Sometimes the problem is not honesty. Sometimes the problem is scale. Scalable truth is the realization that a sentence can be deeply true without containing the entirety of your experience all at once. Conversation becomes easier when truth becomes carryable.

Context Article

Core Lines From The Article

Compression is not dishonesty.


I thought simplifying myself meant betraying myself.


Conversation needs pacing.


A bridge sentence is not a betrayal of depth.


I don’t need the perfect answer. I need a carryable one.


Most people are not lying socially. They’re compressing.


I’m not awkward with people. I’m awkward with my new self.


Truth can arrive in human-sized pieces.


My nervous system relaxes when language becomes carryable.


Scalable truth creates connection without overexposure.

If This Piece Spoke To You, You May:

Feel overwhelmed when people ask simple questions about your life


Freeze when trying to explain yourself conversationally


Feel like your internal experience is “too much” to summarize


Alternate between overexplaining and shutting down entirely


Feel exhausted by social interactions that require rapid translation


Struggle to find language for identity transitions


Feel deeply understood internally but difficult to explain externally


Mistake compression for dishonesty


Need more pacing in conversation than you realized

The Three Mirrors

The Brain

The brain attempts to translate entire systems at once rather than prioritizing conversational relevance


Internal processing becomes overloaded during live social interaction


The mind treats casual questions like requests for complete identity representation


Compression can feel unsafe because it resembles omission


The nervous system begins scanning for misunderstanding before speaking even begins


The brain struggles to determine what level of truth is socially appropriate in real time


Social conversations become cognitively heavy because everything feels interconnected

The Body

Tightness in the throat before answering questions


Chest constriction during identity-based conversations


Nervous system flooding during simple social interactions


Physical relief when language becomes smaller and clearer


Feeling overactivated after overexplaining


Exhaustion from prolonged conversational self-monitoring


Relaxation and openness when truthful pacing is achieved


The body responding positively to containment rather than total disclosure

The Soul

Tightness in the throat before answering questions


Chest constriction during identity-based conversations


Nervous system flooding during simple social interactions


Physical relief when language becomes smaller and clearer


Feeling overactivated after overexplaining


Exhaustion from prolonged conversational self-monitoring


Relaxation and openness when truthful pacing is achieved


The body responding positively to containment rather than total disclosure

Common Mislabels

Secretive

Vague

Too intense

Too much

Overly analytical

Socially awkward

Dramatic

Avoidant

Bad at communication

Difficult to understand

“Thinking too deeply”

The Shift

From: I must fully explain myself to be understood.

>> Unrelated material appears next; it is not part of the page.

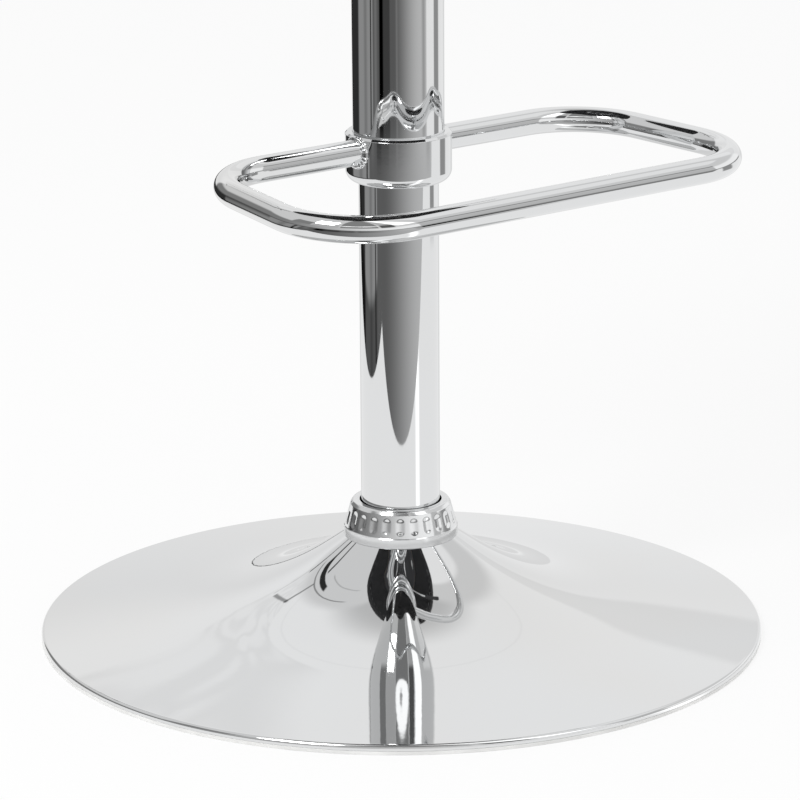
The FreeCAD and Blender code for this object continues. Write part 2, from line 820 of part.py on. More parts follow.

To: I can offer truthful pieces at a sustainable pace.

“If I simplify it, I’m lying.”

→ “Compression can still be truthful.”


“I need the perfect explanation.”

→ “I need a carryable sentence.”


“People won’t understand me.”

→ “People only need enough context for this moment.”


“I either say everything or nothing.”

→ “There is a bridge between silence and overexposure.”


“Small talk is fake.”

→ “Some conversation is simply paced connection.”


“I’m bad at talking about myself.”

→ “I’m learning how to socially carry a new identity.”

Practical Application

The next time someone asks you a question that feels “too small” for the size of your real answer:

Pause.

Before responding, ask yourself:


What is the simplest true sentence available right now?


What level of context does this moment actually require?


Am I trying to explain my entire existence at once?


Can this answer be truthful without being exhaustive?


What would feel carryable instead of performative?


Quick reminders:


You are allowed to pace disclosure.


Simplicity is not self-betrayal.


Conversation does not require complete autobiography.


You can let understanding build over time.


Human-sized truth is still truth.

Final Thoughts

Sometimes communication becomes difficult not because the truth is unavailable, but because the truth feels too large to carry all at once. Scalable truth allows honesty to become sustainable, paced, and human-sized. The goal is not to reduce yourself. The goal is to speak in ways your nervous system can safely hold.